==== Data shown ====

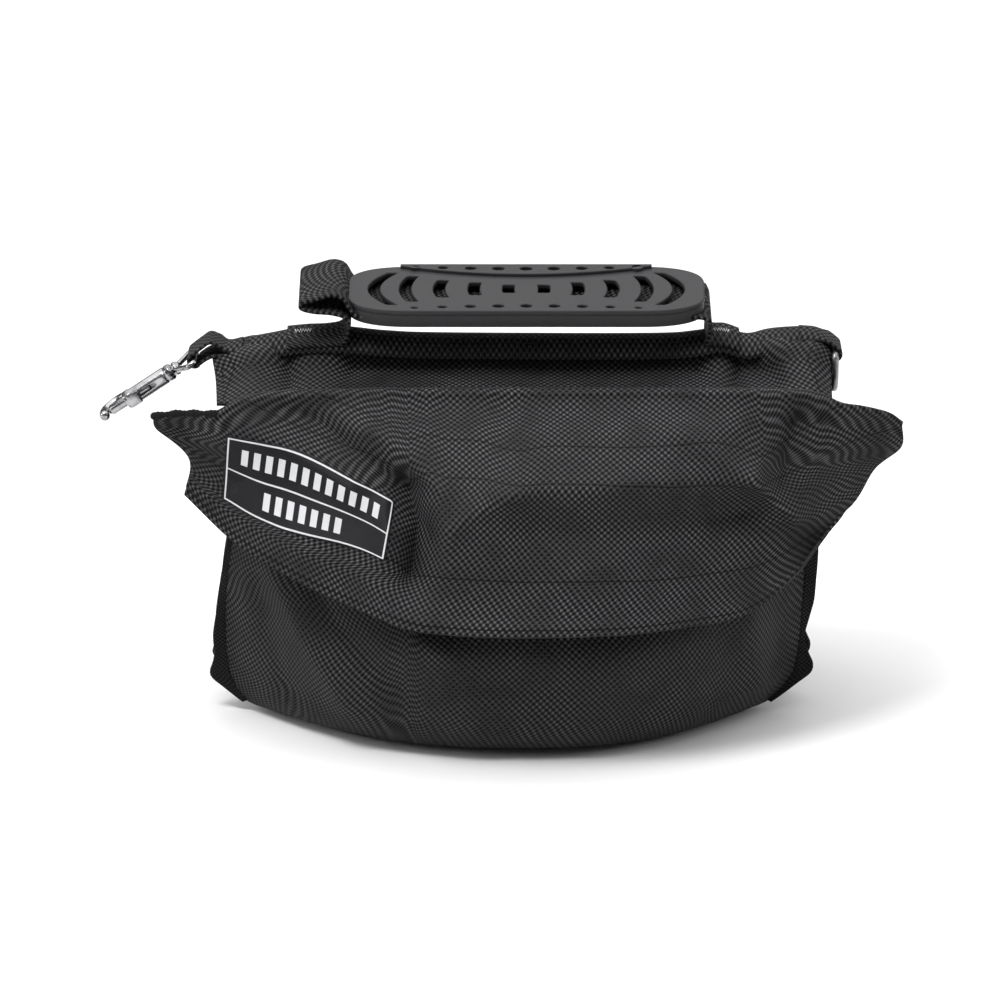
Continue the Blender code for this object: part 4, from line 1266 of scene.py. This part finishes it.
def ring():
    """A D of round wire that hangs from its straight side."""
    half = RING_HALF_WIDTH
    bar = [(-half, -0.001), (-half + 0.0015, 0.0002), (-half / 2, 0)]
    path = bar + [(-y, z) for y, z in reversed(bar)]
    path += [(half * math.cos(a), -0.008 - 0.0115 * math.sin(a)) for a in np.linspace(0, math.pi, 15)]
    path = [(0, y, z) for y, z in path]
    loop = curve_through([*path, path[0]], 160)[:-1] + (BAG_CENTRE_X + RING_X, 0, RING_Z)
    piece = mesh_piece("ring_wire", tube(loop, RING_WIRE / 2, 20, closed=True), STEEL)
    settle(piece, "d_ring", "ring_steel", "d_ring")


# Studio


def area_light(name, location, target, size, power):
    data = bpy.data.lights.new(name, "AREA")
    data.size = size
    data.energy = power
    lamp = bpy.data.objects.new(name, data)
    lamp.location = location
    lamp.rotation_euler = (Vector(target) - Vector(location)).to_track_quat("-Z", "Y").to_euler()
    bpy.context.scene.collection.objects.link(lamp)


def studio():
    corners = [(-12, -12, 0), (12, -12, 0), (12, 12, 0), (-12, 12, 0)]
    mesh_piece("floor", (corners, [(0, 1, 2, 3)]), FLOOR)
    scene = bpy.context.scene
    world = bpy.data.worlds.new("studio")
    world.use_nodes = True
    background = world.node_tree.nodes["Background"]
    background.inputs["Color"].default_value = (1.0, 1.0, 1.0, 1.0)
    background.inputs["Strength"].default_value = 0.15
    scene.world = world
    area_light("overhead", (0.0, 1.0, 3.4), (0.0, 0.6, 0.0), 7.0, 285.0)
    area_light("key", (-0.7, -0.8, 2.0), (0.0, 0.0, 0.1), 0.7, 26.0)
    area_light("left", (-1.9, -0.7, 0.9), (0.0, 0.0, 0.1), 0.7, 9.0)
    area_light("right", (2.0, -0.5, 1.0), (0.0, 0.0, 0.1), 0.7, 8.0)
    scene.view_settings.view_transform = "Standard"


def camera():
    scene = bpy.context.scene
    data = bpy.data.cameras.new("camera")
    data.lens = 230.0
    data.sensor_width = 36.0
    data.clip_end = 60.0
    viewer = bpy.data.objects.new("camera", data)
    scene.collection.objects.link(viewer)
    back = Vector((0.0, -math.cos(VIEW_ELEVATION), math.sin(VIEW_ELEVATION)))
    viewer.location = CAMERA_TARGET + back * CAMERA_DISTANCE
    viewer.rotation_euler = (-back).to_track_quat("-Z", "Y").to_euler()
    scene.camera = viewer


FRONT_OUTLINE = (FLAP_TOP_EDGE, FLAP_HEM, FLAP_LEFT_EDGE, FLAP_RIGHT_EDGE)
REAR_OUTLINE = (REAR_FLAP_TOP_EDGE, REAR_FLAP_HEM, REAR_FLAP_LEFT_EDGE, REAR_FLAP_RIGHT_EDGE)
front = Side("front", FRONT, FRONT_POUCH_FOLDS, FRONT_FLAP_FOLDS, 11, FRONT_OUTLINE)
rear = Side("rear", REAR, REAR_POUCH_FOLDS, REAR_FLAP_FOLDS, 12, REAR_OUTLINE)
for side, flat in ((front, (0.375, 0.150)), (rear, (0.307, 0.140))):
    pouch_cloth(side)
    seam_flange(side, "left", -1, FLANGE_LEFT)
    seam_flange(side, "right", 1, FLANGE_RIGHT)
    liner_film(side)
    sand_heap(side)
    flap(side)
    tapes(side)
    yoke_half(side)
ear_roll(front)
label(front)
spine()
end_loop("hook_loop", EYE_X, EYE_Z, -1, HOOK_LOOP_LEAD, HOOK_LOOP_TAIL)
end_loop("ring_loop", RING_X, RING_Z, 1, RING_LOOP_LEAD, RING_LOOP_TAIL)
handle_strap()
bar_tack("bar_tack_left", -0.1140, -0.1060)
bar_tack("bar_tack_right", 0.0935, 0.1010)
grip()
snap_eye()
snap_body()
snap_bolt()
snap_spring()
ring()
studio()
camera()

====

→ What you have to do
All the data must be duplicated exactly, with nothing added or removed.

→ Written reply
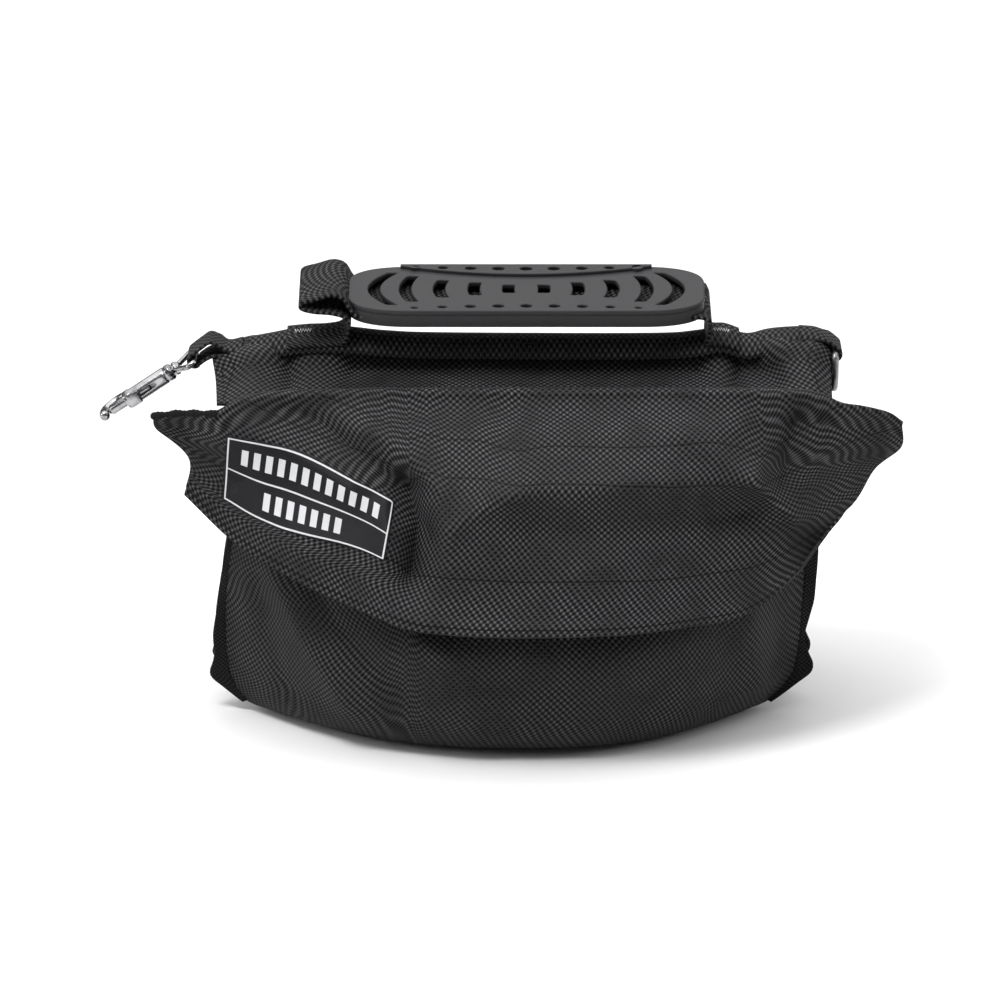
Continue the Blender code for this object: part 4, from line 1266 of scene.py. This part finishes it.
def ring():
    """A D of round wire that hangs from its straight side."""
    half = RING_HALF_WIDTH
    bar = [(-half, -0.001), (-half + 0.0015, 0.0002), (-half / 2, 0)]
    path = bar + [(-y, z) for y, z in reversed(bar)]
    path += [(half * math.cos(a), -0.008 - 0.0115 * math.sin(a)) for a in np.linspace(0, math.pi, 15)]
    path = [(0, y, z) for y, z in path]
    loop = curve_through([*path, path[0]], 160)[:-1] + (BAG_CENTRE_X + RING_X, 0, RING_Z)
    piece = mesh_piece("ring_wire", tube(loop, RING_WIRE / 2, 20, closed=True), STEEL)
    settle(piece, "d_ring", "ring_steel", "d_ring")


# Studio


def area_light(name, location, target, size, power):
    data = bpy.data.lights.new(name, "AREA")
    data.size = size
    data.energy = power
    lamp = bpy.data.objects.new(name, data)
    lamp.location = location
    lamp.rotation_euler = (Vector(target) - Vector(location)).to_track_quat("-Z", "Y").to_euler()
    bpy.context.scene.collection.objects.link(lamp)


def studio():
    corners = [(-12, -12, 0), (12, -12, 0), (12, 12, 0), (-12, 12, 0)]
    mesh_piece("floor", (corners, [(0, 1, 2, 3)]), FLOOR)
    scene = bpy.context.scene
    world = bpy.data.worlds.new("studio")
    world.use_nodes = True
    background = world.node_tree.nodes["Background"]
    background.inputs["Color"].default_value = (1.0, 1.0, 1.0, 1.0)
    background.inputs["Strength"].default_value = 0.15
    scene.world = world
    area_light("overhead", (0.0, 1.0, 3.4), (0.0, 0.6, 0.0), 7.0, 285.0)
    area_light("key", (-0.7, -0.8, 2.0), (0.0, 0.0, 0.1), 0.7, 26.0)
    area_light("left", (-1.9, -0.7, 0.9), (0.0, 0.0, 0.1), 0.7, 9.0)
    area_light("right", (2.0, -0.5, 1.0), (0.0, 0.0, 0.1), 0.7, 8.0)
    scene.view_settings.view_transform = "Standard"


def camera():
    scene = bpy.context.scene
    data = bpy.data.cameras.new("camera")
    data.lens = 230.0
    data.sensor_width = 36.0
    data.clip_end = 60.0
    viewer = bpy.data.objects.new("camera", data)
    scene.collection.objects.link(viewer)
    back = Vector((0.0, -math.cos(VIEW_ELEVATION), math.sin(VIEW_ELEVATION)))
    viewer.location = CAMERA_TARGET + back * CAMERA_DISTANCE
    viewer.rotation_euler = (-back).to_track_quat("-Z", "Y").to_euler()
    scene.camera = viewer


FRONT_OUTLINE = (FLAP_TOP_EDGE, FLAP_HEM, FLAP_LEFT_EDGE, FLAP_RIGHT_EDGE)
REAR_OUTLINE = (REAR_FLAP_TOP_EDGE, REAR_FLAP_HEM, REAR_FLAP_LEFT_EDGE, REAR_FLAP_RIGHT_EDGE)
front = Side("front", FRONT, FRONT_POUCH_FOLDS, FRONT_FLAP_FOLDS, 11, FRONT_OUTLINE)
rear = Side("rear", REAR, REAR_POUCH_FOLDS, REAR_FLAP_FOLDS, 12, REAR_OUTLINE)
for side, flat in ((front, (0.375, 0.150)), (rear, (0.307, 0.140))):
    pouch_cloth(side)
    seam_flange(side, "left", -1, FLANGE_LEFT)
    seam_flange(side, "right", 1, FLANGE_RIGHT)
    liner_film(side)
    sand_heap(side)
    flap(side)
    tapes(side)
    yoke_half(side)
ear_roll(front)
label(front)
spine()
end_loop("hook_loop", EYE_X, EYE_Z, -1, HOOK_LOOP_LEAD, HOOK_LOOP_TAIL)
end_loop("ring_loop", RING_X, RING_Z, 1, RING_LOOP_LEAD, RING_LOOP_TAIL)
handle_strap()
bar_tack("bar_tack_left", -0.1140, -0.1060)
bar_tack("bar_tack_right", 0.0935, 0.1010)
grip()
snap_eye()
snap_body()
snap_bolt()
snap_spring()
ring()
studio()
camera()